Tom Rainforth (University of Oxford)
Adam Kosiorek (University of Oxford)

I am a PhD student supervised by Ingmar Posner and Yee Whye Teh. I am interested in machine reasoning, and mostly in efficient inference in deep generative models, especially for timeseries. I am also excited by attention mechanisms and external memory for neural networks. I received an MSc in Computational Science & Engineering from the Technical University of Munich, where I worked on VAEs with Patrick van der Smagt. In my free time I train gymnastics and read lots of books.

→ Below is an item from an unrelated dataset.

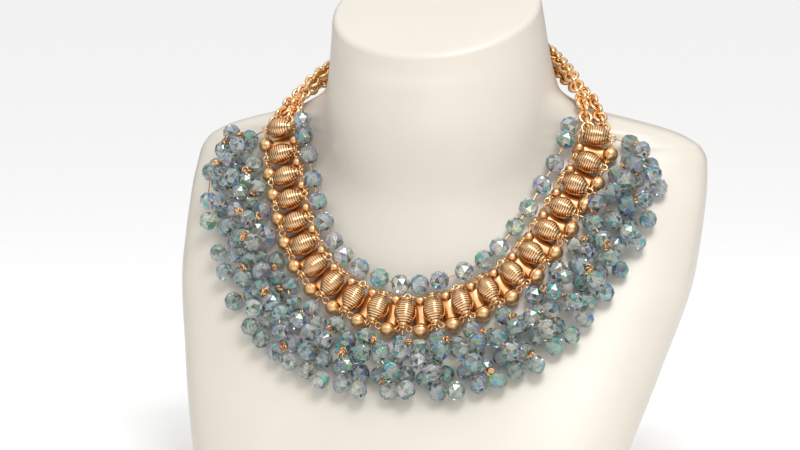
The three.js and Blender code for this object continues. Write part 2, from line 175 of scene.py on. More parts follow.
def make_piece(name, points, faces, materials, stands_for, smooth=True, which=None, tint=None):
    """One mesh that rides on the bust's body and stands for nodes of the frame."""
    mesh = bpy.data.meshes.new(name)
    mesh.from_pydata(np.asarray(points, float).tolist(), [], [list(map(int, face)) for face in faces])
    mesh.polygons.foreach_set("use_smooth", np.full(len(mesh.polygons), smooth))
    for material in materials:
        mesh.materials.append(material)
    if which is not None:
        mesh.polygons.foreach_set("material_index", np.asarray(which, np.int32))
    if tint is not None:
        domain = "POINT" if len(tint) == len(mesh.vertices) else "CORNER"
        layer = mesh.color_attributes.new("tint", "FLOAT_COLOR", domain)
        layer.data.foreach_set("color", np.asarray(tint, np.float32).ravel())
    mesh.validate()
    mesh.update()
    piece = bpy.data.objects.new(name, mesh)
    bpy.context.scene.collection.objects.link(piece)
    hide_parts(*stands_for)
    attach(piece, "root")
    return piece


def linear(hex_colour):
    """An sRGB hex colour as linear light: the standard curve on each of its three channels."""
    value = np.array([int(hex_colour[i:i + 2], 16) for i in (1, 3, 5)]) / 255
    light = np.where(value <= 0.04045, value / 12.92, ((value + 0.055) / 1.055) ** 2.4)
    return (*light, 1)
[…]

Tuan Anh Le (University of Oxford)
Chris Maddison (University of Oxford)
Maximilian Igl (University of Oxford)
Frank Wood (University of Oxford)

Dr. Wood is an associate professor in the Department of Engineering Science at the University of Oxford. Before that he was an assistant professor of Statistics at Columbia University and a research scientist at the Columbia Center for Computational Learning Systems. He formerly was a postdoctoral fellow of the Gatsby Computational Neuroscience Unit of the University College London. He holds a PhD from Brown University (’07) and BS from Cornell University (’96), both in computer science. Dr. Wood is the original architect of both the Anglican and Probabilistic-C probabilistic programming systems. He conducts AI-driven research at the boundary of probabilistic programming, Bayesian modeling, and Monte Carlo methods. Dr. Wood holds 6 patents, has authored over 50 papers, received the AISTATS best paper award in 2009, and has been awarded faculty research awards from Xerox, Google and Amazon. Prior to his academic career he was a successful entrepreneur having run and sold the content-based image retrieval company ToFish! to AOL/Time Warner and served as CEO of Interfolio.